Assim, reconhecido o dano, o nexo causal e a culpa concorrente, o relator manteve a condenação imposta na sentença, no que foi seguido por unanimidade pelos demais magistrados da 1ª Turma do TRT/MT.
Valor da condenação
Quanto à compensação pelo dano moral, a 1ª Turma entendeu que o montante de 100 mil reais fixado na sentença é um valor justo e razoável, pois atende a critérios como a capacidade financeira das partes, o caráter pedagógico e preventivo da reparação, o princípio da vedação ao enriquecimento ilícito e as peculiaridades do caso, em especial a reconhecida culpa concorrente da vítima. Os magistrados registraram ainda que a quantia está em conformidade com as deferidas em casos semelhantes julgados no Tribunal.

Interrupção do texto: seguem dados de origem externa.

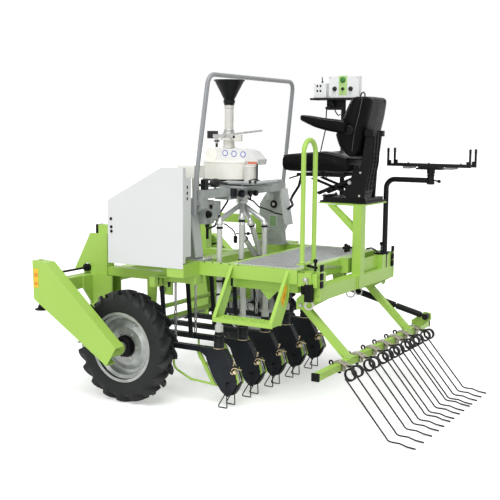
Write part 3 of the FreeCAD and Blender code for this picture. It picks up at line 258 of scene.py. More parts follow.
def moulded(name, colour, shade, roughness, grain=700.0, depth=0.0001, shine=0.35):
    """Injection-moulded plastic or vinyl with a fine skin."""
    finish = Finish(name)
    cloud = finish.speckle(6.0, 3.0)
    finish.feed(Base_Color=finish.mixed(cloud, colour, shade),
                Roughness=roughness + finish.speckle(40.0) * 0.1, Specular_IOR_Level=shine)
    finish.relief(finish.speckle(grain, 2.0, 0.2, 0.8), depth, 0.002)
    return finish.material


frame_green = painted("frame_green", rgb(163, 201, 88), rgb(154, 193, 80))
panel_grey = painted("panel_grey", rgb(216, 218, 218), rgb(212, 213, 214), 0.4, rgb(228, 228, 228))
rim_silver = bare_metal("rim_silver", rgb(172, 175, 173), rgb(146, 149, 147), 0.32, 160.0, 0.55)
black_coat = painted("black_coat", rgb(19, 20, 21), rgb(14, 15, 16), 0.40, rgb(60, 60, 59), 0.0, 0.16)
hoop_grey = painted("hoop_grey", rgb(150, 152, 155), rgb(142, 144, 147), 0.35, rgb(200, 200, 200))
tower_grey = casting("tower_grey", rgb(172, 177, 175), rgb(154, 159, 157), 0.5, 0.1)
coulter_dark = casting("coulter_dark", rgb(30, 34, 40), rgb(22, 25, 30), 0.45, 0.0, 0.2)
zinc = bare_metal("zinc", rgb(190, 190, 186), rgb(160, 161, 160))
drum_cream = moulded("drum_cream", rgb(246, 245, 238), rgb(240, 238, 230), 0.32)
hood_white = moulded("hood_white", rgb(231, 232, 230), rgb(224, 225, 223), 0.34)
tube_pale = moulded("tube_pale", rgb(224, 222, 214), rgb(215, 213, 206), 0.3)
hose_pale = moulded("hose_pale", rgb(196, 198, 194), rgb(180, 182, 178), 0.35)
funnel_black = moulded("funnel_black", rgb(22, 23, 24), rgb(16, 17, 18), 0.42, shine=0.18)
black_plastic = moulded("black_plastic", rgb(15, 15, 16), rgb(10, 10, 11), 0.45, shine=0.14)
vinyl_black = moulded("vinyl_black", rgb(18, 18, 19), rgb(13, 13, 14), 0.42, 500.0, 0.0003, 0.18)
tyre_rubber = moulded("tyre_rubber", rgb(21, 21, 22), rgb(29, 28, 28), 0.62, 300.0, 0.0004, 0.2)
spring_black = painted("spring_black", rgb(18, 19, 20), rgb(24, 25, 26), 0.32, rgb(60, 60, 60), 0.0, 0.2)
box_grey = painted("box_grey", rgb(236, 238, 238), rgb(230, 232, 232), 0.45, rgb(240, 240, 240))
grating_zinc = bare_metal("grating_zinc", rgb(222, 224, 224), rgb(204, 206, 206), 0.4, 200.0, 0.35)


def coat(node_name, finish):
    """Give a solid of the CAD its finish."""
    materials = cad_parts[node_name].data.materials
    materials.clear()
    materials.append(finish)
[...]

Também com relação à indenização pelo dano material, a Turma julgou acertada a sentença que, em razão do reconhecimento da culpa concorrente, determinou o pagamento de pensão mensal equivalente a 2/3 da remuneração do trabalhador falecido. O valor deve ser dividido entre a filha e a esposa. No caso da primeira, a pensão deverá se estender até que ela complete 25 anos de idade. Já a esposa receberá a sua parte até a data em que o trabalhador atingiria 75,5 anos de idade, conforme expectativa de vida divulgada pelo IBGE no ano do acidente.
Por fim, confirmou a sentença no ponto que havia determinado que a empresa faça a constituição de capital, de forma a garantir o pagamento de pensão, independentemente de sua situação financeira no futuro.